I’d keep the execution layer boring and auditable: per-run filesystem/network caps, short-lived credentials, and a small artifact that says what was allowed, what actually ran, and what was blocked. Local-first is attractive when the agent touches customer or repo data, but the key trust point is whether a teammate can replay the policy decision later. For adapters, I’d prioritize Claude Code / OpenAI-style tool calls and a simple Python REPL path first.

Praveen

@new_user___2672025cf1bc18102609b53 Thanks, Wang — I completely agree.
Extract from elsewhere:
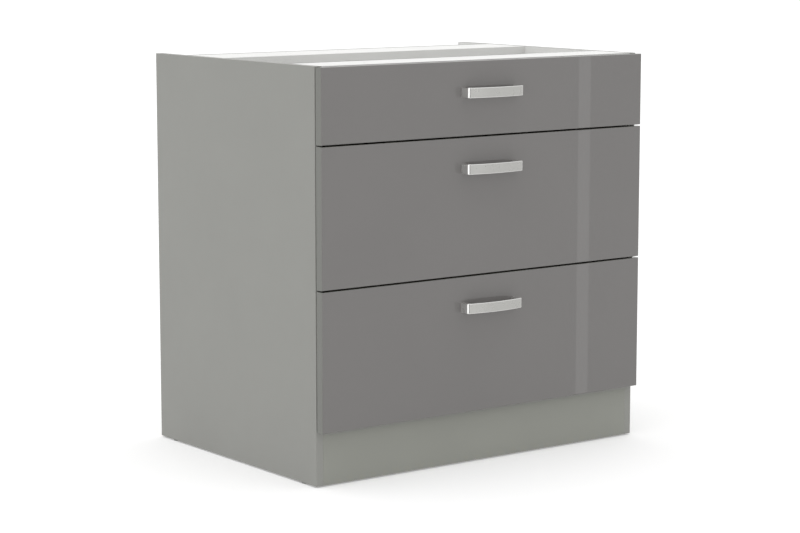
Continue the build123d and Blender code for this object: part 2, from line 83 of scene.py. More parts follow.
# Metal: the shares of red, green and blue that it reflects
NICKEL = (0.477, 0.474, 0.454, 1.0)
# lighter nickel for the sides of the handle's legs: painted light
NICKEL_PAINTED_LIGHT = (0.66, 0.655, 0.64, 1.0)
# lighter nickel for the rims and corners: painted highlight
NICKEL_PAINTED_HIGHLIGHT = (0.84, 0.835, 0.82, 1.0)
ZINC = (0.62, 0.63, 0.645, 1.0)
ZINC_RUBBED = (0.54, 0.545, 0.55, 1.0)
SCREW_YELLOW = srgb(206, 204, 190)
SCREW_BLUE = srgb(196, 203, 210)

# Small parts
BEECH_LIGHT = srgb(222, 190, 148)
BEECH_DARK = srgb(190, 152, 108)
BEECH_FLECK = srgb(150, 106, 66)
GLIDE_GREY = srgb(140, 140, 138)
PAD_WHITE = srgb(226, 226, 220)

# ---------------------------------------------------------------- node trees

NOISE_LOW, NOISE_HIGH = 0.3, 0.7    # nearly all of a noise lies between these
MIX_SOCKETS = {"RGBA": (6, 7, 2), "VECTOR": (4, 5, 1)}     # both inputs, then the output


class Look:
    """One material, with short calls for the shader nodes used here."""

    def __init__(self, name):
        self.material = bpy.data.materials.new(name)
        self.material.use_nodes = True
        self.tree = self.material.node_tree
        self.shader = self.tree.nodes["Principled BSDF"]
        coords = self.tree.nodes.new("ShaderNodeTexCoord")
        self.place = coords.outputs["Object"]
        self.normal = coords.outputs["Normal"]

    def put(self, socket, value):
        """Link another node's output to a socket, or write a plain value on it."""
        if isinstance(value, bpy.types.NodeSocket):
            self.tree.links.new(value, socket)
        else:
            socket.default_value = value

    def set(self, **values):
        """Set the shader's own sockets: set(roughness=0.4, base_color=...)."""
        for name, value in values.items():
            title = " ".join(w.upper() if w == "ior" else w.capitalize() for w in name.split("_"))
            self.put(self.shader.inputs[title], value)

    def math(self, operation, first, second=0.0):
        """The result of one operation on one or two values."""
        node = self.tree.nodes.new("ShaderNodeMath")
        node.operation = operation
        for socket, value in zip(node.inputs, (first, second)):
            self.put(socket, value)
        return node.outputs[0]

    def split(self, vector):
        """The X, Y and Z outputs of a vector."""
        node = self.tree.nodes.new("ShaderNodeSeparateXYZ")
        self.put(node.inputs[0], vector)
        return node.outputs

    def step(self, value, low, high, at_low=0.0, at_high=1.0):
        """Smooth change from at_low to at_high while the value goes from low to high."""
        node = self.tree.nodes.new("ShaderNodeMapRange")
        node.interpolation_type = "SMOOTHSTEP"
        for socket, number in zip(node.inputs, (value, low, high, at_low, at_high)):
            self.put(socket, number)
        return node.outputs[0]

    def vary(self, lumps, at_low=0.0, at_high=1.0):
        """Change from at_low to at_high with the lumps of a noise."""
        return self.step(lumps, NOISE_LOW, NOISE_HIGH, at_low, at_high)

    def mix(self, factor, first, second, kind="RGBA"):
        """Blend of two colours, or of two normals where the kind is VECTOR."""
        first_input, second_input, output = MIX_SOCKETS[kind]
        node = self.tree.nodes.new("ShaderNodeMix")
        node.data_type = kind
        self.put(node.inputs[0], factor)
        self.put(node.inputs[first_input], first)
        self.put(node.inputs[second_input], second)
        return node.outputs[output]

    def stretched(self, stretch):
        """The place on the surface, with each axis multiplied."""
        node = self.tree.nodes.new("ShaderNodeVectorMath")
        node.operation = "MULTIPLY"
        self.put(node.inputs[0], self.place)
        node.inputs[1].default_value = stretch
        return node.outputs[0]

    def noise(self, grain, detail=3.0, stretch=(1, 1, 1), roughness=0.5):
        """Noise from 0 to 1 whose largest lumps are about one grain across, in metres."""
        node = self.tree.nodes.new("ShaderNodeTexNoise")
        self.put(node.inputs["Vector"], self.stretched(stretch))
        node.inputs["Scale"].default_value = 1 / grain
        node.inputs["Detail"].default_value = detail
        node.inputs["Roughness"].default_value = roughness
        return node.outputs[0]

    def cells(self, grain, stretch=(1, 1, 1)):
        """Random value from 0 to 1 in each cell of about one grain across, in metres."""
        node = self.tree.nodes.new("ShaderNodeTexVoronoi")
        self.put(node.inputs["Vector"], self.stretched(stretch))
        node.inputs["Scale"].default_value = 1 / grain
        return self.split(node.outputs["Color"])[0]

    def bump(self, height, depth, below=None):
        """A normal from a height of 0 to 1, over another bump if one is given."""
        node = self.tree.nodes.new("ShaderNodeBump")
        node.inputs["Strength"].default_value = 1.0
        node.inputs["Distance"].default_value = depth
        self.put(node.inputs["Height"], height)
        if below is not None:
            self.put(node.inputs["Normal"], below)
        return node.outputs[0]

    def tinted(self, color, lumps, amount):
        """The colour, darker by an amount where the lumps are low and lighter where they are high."""
        darker = tuple(c * (1 - amount) for c in color[:3]) + (1.0,)
        lighter = tuple(min(1.0, c * (1 + amount)) for c in color[:3]) + (1.0,)
        return self.mix(self.vary(lumps), darker, lighter)

    def dress(self, node):
        """Give this material to a node of the frame, or to the piece that stands for it."""
        target = stand_ins.get(node, nodes[node])
        if not target.material_slots:
            target.data.materials.append(self.material)
        for material_slot in target.material_slots:
            material_slot.material = self.material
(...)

One thing we've learned while building Vela is that isolation alone isn't enough. Teams also need evidence. If a security incident happens six months later, the question isn't just "was this sandboxed?" but "what permissions were granted, what code executed, and what actually happened?"

That's why we're focusing heavily on policy-driven execution and auditability. Every execution carries explicit capabilities, resource limits, and an audit trail so teams can understand and replay decisions later rather than relying on trust alone.

And you're spot on regarding adapters. Claude Code, OpenAI tool-calling workflows, and a lightweight Python REPL path are at the top of our list because that's where we're seeing the most real-world agent activity today.

Really appreciate the thoughtful feedback — you're describing exactly the direction we think this space needs to move toward.